Cotswold House Hotel

Click to enlarge

We left booking our Carnival weekend bolthole in the Cotwolds to the very last minute but were lucky enough to get a cancellation at the Cotswold House Hotel

From the outside it is a very traditional early 19th century house on Chipping Campden High Street, built of the ubiquitous golden stone of the Cotswolds which looks so lovely on a late summer's evening.

Inside they've kept the original features, including a swirling spiral staircase, and furnished it in a chic, elegant, contemporary style.  I have to say that I found the decor slightly unoriginal - lots of the dark purple which currently seems to be de rigueur for trendy bars and restaurants - but it was all extremely comfortable, the staff were exceptionally charming and the food was absolutely delicious.

We dined in Hicks Brasserie rather than the main restaurant as it was closer to the room (useful from a baby monitor point of view), from a menu of  exquisitely prepared old favourites with an up-to-date twist.  I surprised myself by choosing the wiener schnitzel (when was the last time you saw that on a menu?) and found it utterly melt-in-the-mouth delicious.

Equally amazing were the gardens - typically Cotswold blowsy but with modern, plantlike glass sculptures poking out of the flower beds to give them too a striking contemporary twist.

I was also amused to note that our bed was adorned with gorgeous cream merino wool cushions by Muskett & Mazzullo - available at an exceptionally reasonable price from mirrormirror.

03 September 2006


I had always thought that the Minx was quite indifferent to soft toys until one day some months ago she was introduced to Jessie Cat at our Sing and Sign class. 

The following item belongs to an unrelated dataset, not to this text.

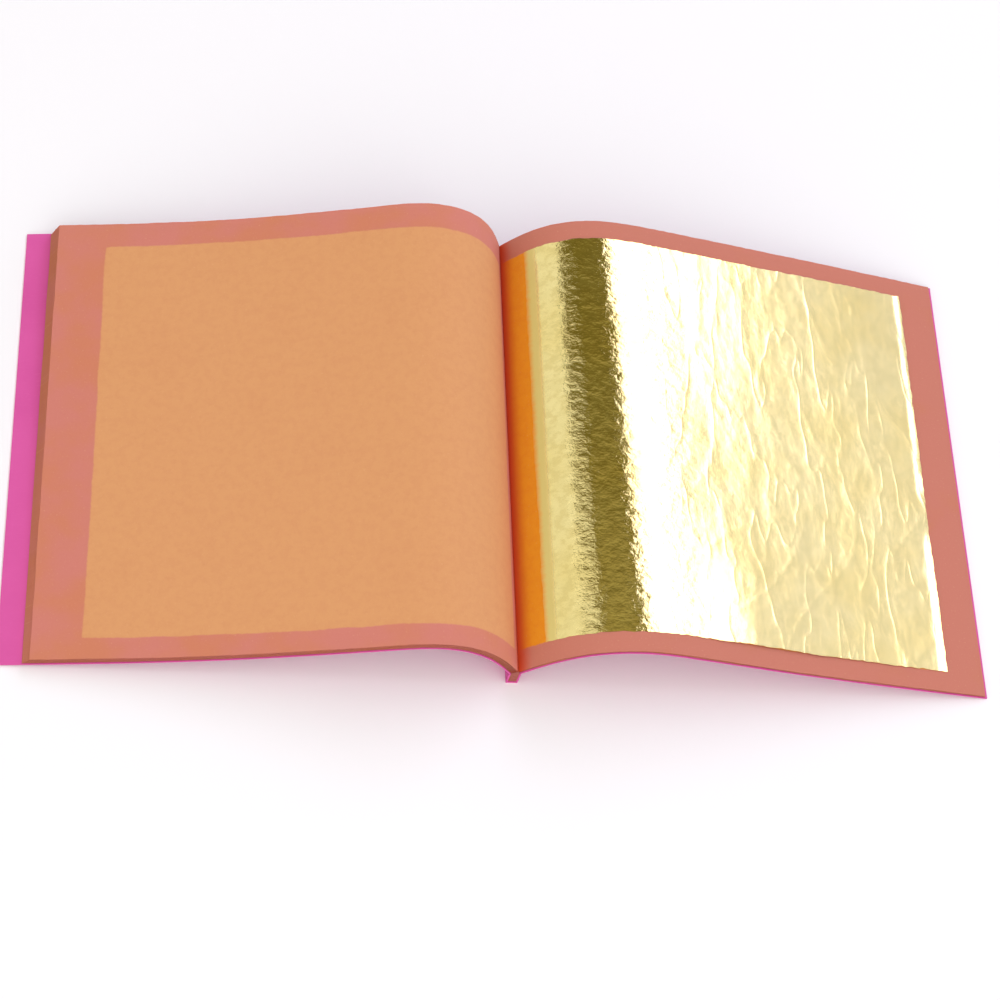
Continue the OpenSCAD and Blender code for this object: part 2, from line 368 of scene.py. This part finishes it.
def gold(name, seed, worn_from=None):
    """Beaten leaf: mirror-bright on the bend and satin on the flat. A leaf with a worn_from is
    worn through where it starts, at that many millimetres from the gutter."""
    f = Finish(name)
    uv, across, _ = f.sheet_place()
    flat = across.step(24, 38)
    crinkled = across.step(6, 16) * 0.85 + 0.15
    streaks = f.noise(uv, 46, 4, 0.62, stretch=(1.0, 1.3, 1), turn=35, shift=seed)
    patches = f.noise(uv, 30, 4, 0.6, stretch=(1.2, 0.9, 1), turn=-20, shift=seed + 3)
    facets = f.noise(uv, 12, 2, 0.5, stretch=(1.5, 0.8, 1), turn=-18, shift=seed + 2)
    folds = f.noise(uv, 7, 2, 0.5, stretch=(2.2, 0.6, 1), turn=-24, shift=seed + 6)
    grain = f.noise(uv, 240, 2, 0.6, shift=seed + 5)
    tone = f.noise(uv, 7, 3, 0.5, shift=seed + 8)
    colour = f.mix(tone.step(0.35, 0.7), GOLD, GOLD_WARM)
    colour = f.mix(grain.step(0.62, 0.8) * 0.2, colour, GOLD_GRAIN)
    colour = f.mix(streaks.step(0.42, 0.62) * (0.42 - flat * 0.34), colour, GOLD_STREAK)
    colour = f.mix(patches.step(0.42, 0.62) * 0.3, colour, GOLD_PATCH)
    if worn_from is not None:
        fray = f.noise(uv, 60, 4, 0.65, stretch=(0.6, 1.8, 1), turn=15, shift=seed + 11)
        dull = (across + fray * 1.2 - 0.6).step(worn_from - 0.5, worn_from + 1.2)
        whole = (across + fray * 0.5 - 0.25).step(worn_from + 1.7, worn_from + 3.1)
        colour = f.mix(whole, f.mix(dull, GOLD_WORN, GOLD_DULL), colour)
        f.set(Metallic=whole, Roughness=(1 - whole) * 0.35 + flat * 0.02 + streaks * 0.05 + 0.08)
    else:
        f.set(Metallic=1.0, Roughness=streaks * 0.1 + 0.12)
    f.set(Base_Color=colour)
    creases = (1 - abs(folds - 0.5) * 2) ** 14
    rough = streaks * crinkled * (1.0 - flat * 0.95)
    f.bump(rough * 0.8 + facets * flat * 0.35 + patches * (0.22 - flat * 0.10) * crinkled
           + creases * flat * 0.08, 0.75, 0.00022)
    return f.data


def card(name):
    f = Finish(name)
    place = f.place()
    cloud = f.noise(place, 60, 3)
    fibre = f.noise(place, 1500, 4, 0.7, stretch=(0.5, 1.6, 1))
    colour = f.mix(cloud.step(0.3, 0.7), MAGENTA, MAGENTA_DEEP)
    colour = f.mix(fibre.step(0.5, 0.8) * 0.3, colour, MAGENTA_PALE)
    f.set(Base_Color=colour, Roughness=fibre * 0.2 + 0.55, Specular_IOR_Level=0.3)
    f.bump(fibre, 0.25, 0.00005)
    return f.data


def steel(name):
    f = Finish(name)
    place = f.place()
    drawn = f.noise(place, 3000, 3, 0.6, stretch=(0.2, 0.2, 1))
    dull = f.noise(place, 400, 2)
    f.set(Base_Color=f.mix(dull, STEEL_DULL, STEEL_BRIGHT), Metallic=1.0,
          Roughness=drawn * 0.2 + 0.2)
    f.bump(drawn, 0.2, 0.00002)
    return f.data


def edge_paper(name):
    """The bound edges, which have no map of their own."""
    f = Finish(name)
    grain = f.noise(f.place(), 1200, 4, 0.6)
    f.set(Base_Color=f.mix(grain.step(0.3, 0.8), ROSE, ROSE_BOUND), Roughness=grain * 0.2 + 0.7)
    f.bump(grain, 0.3, 0.00004)
    return f.data


TISSUE_INNER = tissue("rouged tissue", seed=1.0)
TISSUE_LEFT_TOP = tissue("rouged tissue with a peach mark",
                         (1.2, LEFT.leaf_span[1] - 1.35, -40.1, 39.1, PEACH, PEACH_DEEP), 2.0,
                         gutter=(0.0, 0.8))
TISSUE_RIGHT_TOP = tissue("rouged tissue with an orange mark",
                          (0.0, RIGHT.leaf_span[1], -40.0, 40.0, ORANGE, ORANGE_DEEP), 5.0,
                          gutter=(0.0, 3.4), rouge=(ROSE_RIGHT, ROSE_RIGHT_WARM),
                          warm=(0.55, 0.95))
TISSUE_EDGE = tissue_edge("cut edges of tissue")
GOLD_TOP = gold("beaten gold leaf", 1.5, worn_from=RIGHT.leaf_span[0])
GOLD_INNER = gold("beaten gold leaf between pages", 6.5)
COVER_CARD = card("magenta card")
STAPLE_WIRE = steel("staple wire")
MARGIN_PAPER = edge_paper("bound edges of tissue")


# Sheets

def wander(x, y, z):
    """Smooth noise around 0."""
    return noise.noise(Vector((x, y, z)))


def ridge(x, y, seed):
    """A crest that runs where smooth noise crosses zero, from 0 to 1."""
    return 1 - min(1.0, abs(wander(x, y, seed)) * 2.2)


def page_wave(s, y, seed):
    """How far a top page lifts off the one under it, in millimetres."""
    return (0.05 + 0.05 * wander(s / 34, y / 40, seed)) * ease(s / 20)


def leaf_wave(s, y, seed):
    """Cockles and creases of a beaten leaf above its page, in millimetres."""
    flat = ease((s - 26) / 16)
    bend = ease((s - 10) / 8) * (1 - flat)
    upper = ease((y + 25) / 40)
    long_creases = ridge((s * 0.94 + y * 0.34) / 9, (y * 0.94 - s * 0.34) / 30, seed) ** 5
    cross = ridge((s * 0.8 - y * 0.6) / 11, (y * 0.8 + s * 0.6) / 26, seed + 4) ** 6
    crinkle = ridge((s * 0.9 - y * 0.42) / 3.4, (y * 0.9 + s * 0.42) / 1.3, seed + 9) ** 2
    swell = 0.5 + 0.5 * wander(s / 15, y / 20, seed + 13)
    ripple = 0.5 + 0.5 * wander(s / 5, y / 6, seed + 17)
    curl = 0.12 * ease((s - 84.2) / 1.7) * ease(0.7 + wander(y / 14, seed, 1.0) * 2)
    hill = 0.42 * ease((s - 30) / 18) * (1 - ease((s - 40) / 56)) * ease((-6 - y) / 28)
    return (0.01 + hill + 0.014 * flat * upper * long_creases + 0.016 * flat * (1 - upper) * cross
            + (0.004 + 0.02 * bend) * crinkle + 0.06 * flat * swell + 0.05 * bend * ripple + curl)


def left_wave(s, y):
    return page_wave(s, y, LEFT_SEED)


def right_wave(s, y):
    return page_wave(s, y, RIGHT_SEED)


def top_leaf_wave(s, y):
    return right_wave(s, y) + leaf_wave(s, y, LEAF_SEED)


def torn(t, seed, size):
    """An uneven edge: slow drift and small nicks."""
    drift = wander(t / 9, seed, 0.3)
    nick = wander(t / 1.1, seed, 5.1)
    return size * (0.6 * drift + 0.55 * nick)


def ragged_shift(t, other, low, high, size, seed):
    """Moves a sheet's outer rows in and out; the inner ones stay."""
    if t - low < RAGGED_REACH:
        return torn(other, seed, size) * (1 - (t - low) / RAGGED_REACH)
    if high - t < RAGGED_REACH:
        return torn(other, seed + 50, size) * (1 - (high - t) / RAGGED_REACH)
    return 0.0


def new_object(name, bm):
    mesh = bpy.data.meshes.new(name)
    bm.to_mesh(mesh)
    bm.free()
    made = bpy.data.objects.new(name, mesh)
    bpy.context.scene.collection.objects.link(made)
    return made


def new_sheet(name, side, share, extra, thick, span, height, cells, finish,
              wave=None, ragged=0.0, seed=0.0, torn_start=False, rim=None):
    """A thin sheet on its curve, with a map of its own lengths; span is from and to, in mm."""
    start, stop = span
    torn_from = start if torn_start else -math.inf
    bm = bmesh.new()
    bmesh.ops.create_grid(bm, x_segments=cells[0], y_segments=cells[1], size=1.0)
    layer = bm.loops.layers.uv.new("sheet")
    half = max(v.co.x for v in bm.verts)
    places = {}
    for v in bm.verts:
        own = start + (stop - start) * (v.co.x / half + 1) / 2
        y = height / 2 * v.co.y / half
        if ragged:
            own += ragged_shift(own, y, torn_from, stop, ragged, seed)
            y += ragged_shift(y, own, -height / 2, height / 2, ragged, seed + 20)
        places[v] = own, y
        lift = wave(own, y) if wave else 0.0
        v.co = side.point(share, extra - lift, own, y)
    for edge in bm.edges:
        edge.smooth = not edge.is_boundary
    for face in bm.faces:
        face.smooth = True
        for loop in face.loops:
            own, y = places[loop.vert]
            loop[layer].uv = own / 100, y / 100 + 0.5
    if side.sign < 0:
        bmesh.ops.reverse_faces(bm, faces=bm.faces[:])
    sheet = new_object(name, bm)
    sheet.data.materials.append(finish)
    body = sheet.modifiers.new("thickness", "SOLIDIFY")
    body.thickness = thick * MM
    body.offset = -1
    if rim:
        sheet.data.materials.append(rim)
        body.material_offset_rim = 1
    return sheet


def flat_place(side, share, extra):
    """Where a sheet lies when the booklet is closed: above its cover, in a closer stack."""
    above = ((1 - share) * side.pages * PITCH - extra) * FLAT_PITCH / PITCH
    return side.point(1.0, 0.0, 0.0, 0.0) + side.flat * above * MM


def settle(piece, node, body, side, share, extra):
    """Puts a piece under its body and hides its node's own piece from the part."""
    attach(piece, body)
    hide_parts(node)
    tuple(flat_place(side, share, extra))
    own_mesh(piece)


for side, word, half, top_finish, top_wave in (
        (LEFT, "left", "front_half", TISSUE_LEFT_TOP, left_wave),
        (RIGHT, "right", "back_half", TISSUE_RIGHT_TOP, right_wave)):
    for k in range(1, side.pages + 1):
        share = (k - 1) / side.pages
        first = k == 1
        page = new_sheet(f"{word}_tissue_{k}", side, share, 0.0, PAGE_T,
                         (CREASE_AT if first else 0.0, side.width), PAGE_H,
                         TOP_PAGE_CELLS if first else PAGE_CELLS,
                         top_finish if first else TISSUE_INNER,
                         wave=top_wave if first else None, ragged=PAGE_RAGGED,
                         seed=k * 1.7 + side.sign, rim=TISSUE_EDGE)
        settle(page, f"{word}_page_{k}", f"{word}_page" if first else half,
               side, share, 0.0)
    root = new_sheet(f"{word}_tissue_1_root", side, 0.0, 0.0, PAGE_T, (0.0, CREASE_AT), PAGE_H,
                     ROOT_CELLS, top_finish, wave=top_wave, rim=TISSUE_EDGE)
    settle(root, f"{word}_page_1_root", half, side, 0.0, 0.0)
    for k in range(1, side.pages):
        share = (k - 1) / side.pages
        leaf = new_sheet(f"{word}_gold_{k}", side, share, UNDER_PAGE, LEAF_T, side.leaf_span,
                         LEAF_SIZE, NEXT_LEAF_CELLS if k == 1 else LEAF_CELLS, GOLD_INNER,
                         ragged=LEAF_RAGGED, seed=k * 2.3 + side.sign, torn_start=True)
        settle(leaf, f"{word}_gold_leaf_{k}", half, side, share, UNDER_PAGE)

top_leaf = new_sheet("top_gold", RIGHT, 0.0, ON_PAGE, LEAF_T, RIGHT.leaf_span, LEAF_SIZE,
                     TOP_LEAF_CELLS, GOLD_TOP, wave=top_leaf_wave, ragged=TOP_LEAF_RAGGED,
                     seed=4.4, torn_start=True)
settle(top_leaf, "top_gold_leaf", "loose_leaf", RIGHT, 0.0, ON_PAGE)

for side, node, body in ((LEFT, "front_cover", "front_half"), (RIGHT, "back_cover", "back_half")):
    cover = new_sheet(f"{node}_card", side, 1.0, 0.0, CARD_T, (0.0, side.width + side.overhang),
                      PAGE_H + 2 * COVER_RIM, COVER_CELLS, COVER_CARD)
    settle(cover, node, body, side, 1.0, 0.0)


# Pieces taken over from the part, with a material of their own

def dress(node, finish):
    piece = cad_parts[node]
    piece.data.materials.clear()
    piece.data.materials.append(finish)


dress("cover_spine", COVER_CARD)
dress("page_margins", MARGIN_PAPER)
dress("binding_staples", STAPLE_WIRE)


# Studio

FLOOR_HALF, FLOOR_CELLS, FLOOR_DROP = 3.0, 8, 0.02 * MM
PANEL_TARGET = Vector((0.03, 0, 0.01))


def floor():
    """A white floor, which glows further off than the lights reach."""
    bm = bmesh.new()
    bmesh.ops.create_grid(bm, x_segments=FLOOR_CELLS, y_segments=FLOOR_CELLS, size=FLOOR_HALF)
    for v in bm.verts:
        v.co.z = -FLOOR_DROP
    ground = new_object("floor", bm)
    f = Finish("pale floor")
    away = f.add("ShaderNodeVectorMath", {"operation": "LENGTH"}, {0: f.place()}, "Value")
    f.set(Base_Color=FLOOR_WHITE, Roughness=0.9, Specular_IOR_Level=0.1,
          Emission_Color=f.mix(away.step(0.45, 1.3), BLACK, HORIZON), Emission_Strength=1.0)
    ground.data.materials.append(f.data)


def panel(name, lean, tilt, distance, size, radiance, colour):
    """A soft light that faces the booklet: lean is from upright towards the right, tilt away from
    the reader, in degrees, and size is across and along, in metres."""
    data = bpy.data.lights.new(name, "AREA")
    data.shape = "RECTANGLE"
    data.size, data.size_y = size
    data.energy = math.pi * size[0] * size[1] * radiance
    data.color = colour
    light = bpy.data.objects.new(name, data)
    bpy.context.scene.collection.objects.link(light)
    light.visible_camera = False
    level = math.cos(tilt * RAD)
    towards = Vector((level * math.sin(lean * RAD), math.sin(tilt * RAD),
                      level * math.cos(lean * RAD)))
    across = Vector((0, 1, 0)).cross(towards).normalized()
    axes = Matrix((across, towards.cross(across), towards)).transposed()
    light.matrix_world = Matrix.Translation(PANEL_TARGET + towards * distance) @ axes.to_4x4()


def sky():
    """A dark room with a pale band along the horizon, higher behind the reader."""
    f = Finish("studio", "Background", "worlds")
    height = f.add("ShaderNodeSeparateXYZ", None, {0: f.place("Generated")}, "Z")
    behind = (height.other("Y") * -1).step(0.1, 0.7)
    f.set(Color=f.mix((height * (1 - behind * 0.6)).step(0.04, 0.24), HORIZON, OVERHEAD))
    bpy.context.scene.world = f.data


bpy.context.scene.view_settings.view_transform = "Standard"
floor()
sky()
panel("window", 31.0, 26, 1.5, (0.575, 1.8), 2.8, (1.0, 1.0, 1.3))
panel("side wall", 60.0, 26, 1.5, (0.84, 1.8), 0.66, (0.98, 1.0, 1.42))
panel("ceiling, low", -4, 14, 1.5, (0.9, 0.42), 0.2, (1.0, 0.9, 0.5))
panel("left wall", -62, 26, 1.5, (0.98, 1.8), 0.70, (0.98, 1.0, 1.1))
panel("left wall, low", -34, 13.0, 1.5, (0.50, 0.50), 0.72, (0.98, 1.0, 1.1))
panel("key", -26.6, -38.3, 1.0, (2.2, 1.7), 1.0, (1.02, 1.0, 1.04))
panel("fill", 47.9, -33.2, 1.0, (1.0, 1.0), 0.75, (1.0, 1.0, 1.06))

And thus begun a love affair more extravagant and passionate than any Mills and Boon.  It's so nice to see that Jessie loves her back.

02 September 2006

Heaven on a plate

I love this time of year at the farmer's market, when there's still lots of fruit, all the late summer vegetables of the Mediterranean are in full swing and pumpkins and squashes are starting to make an appearance.

Today the mushroom man had oyster mushrooms of the most exquisite pink, which of course had to be sampled.

We fried them in a little oil and butter in which a halved clove of garlic had been softened. (Actually I accidentally made a 'beurre noisette' because the Minx was refusing to go down for her afternoon nap, but it worked really well.)

We then sprinkled them with chopped flat leaf parsley, added a little seasoning, squashed them between two wodges of ciabatta and stuffed our happy, smiling faces.  I think this might be why I have a weight problem.

For the curious amongst you, the mushrooms turn a beautiful salmon pink when cooked.

For the even more curious I am dithering between making courgette flower pasta or risotto for supper tonight.

01 September 2006

Commenter of the Week - Atelier 455

Go and say hello to the lovely Joanna at Atelier 455. Her blog is a treasure trove of design ideas with a vintage twist and she also sells her framed vintage ephemera through her Etsy shop. The rest of the time she is a freelance web consultant, who can be contacted here.

Example of Joanna's work from her Etsy shop

I've been particularly enjoying a series of blog posts she has written recently about Marylebone High Street and its truly wonderful shops. Last year I took myself down there to do my Christmas shopping and managed to do everything in a single afternoon which was gobsmackingly amazing. And it wasn't too crowded either. If ever we launch an offline version of mirrormirror then Marylebone High Street would be the perfect place for the flagship store.

Before I go to Seattle I think I'll depress myself entirely by doing a similar series on Notting Hill shops - watch this space.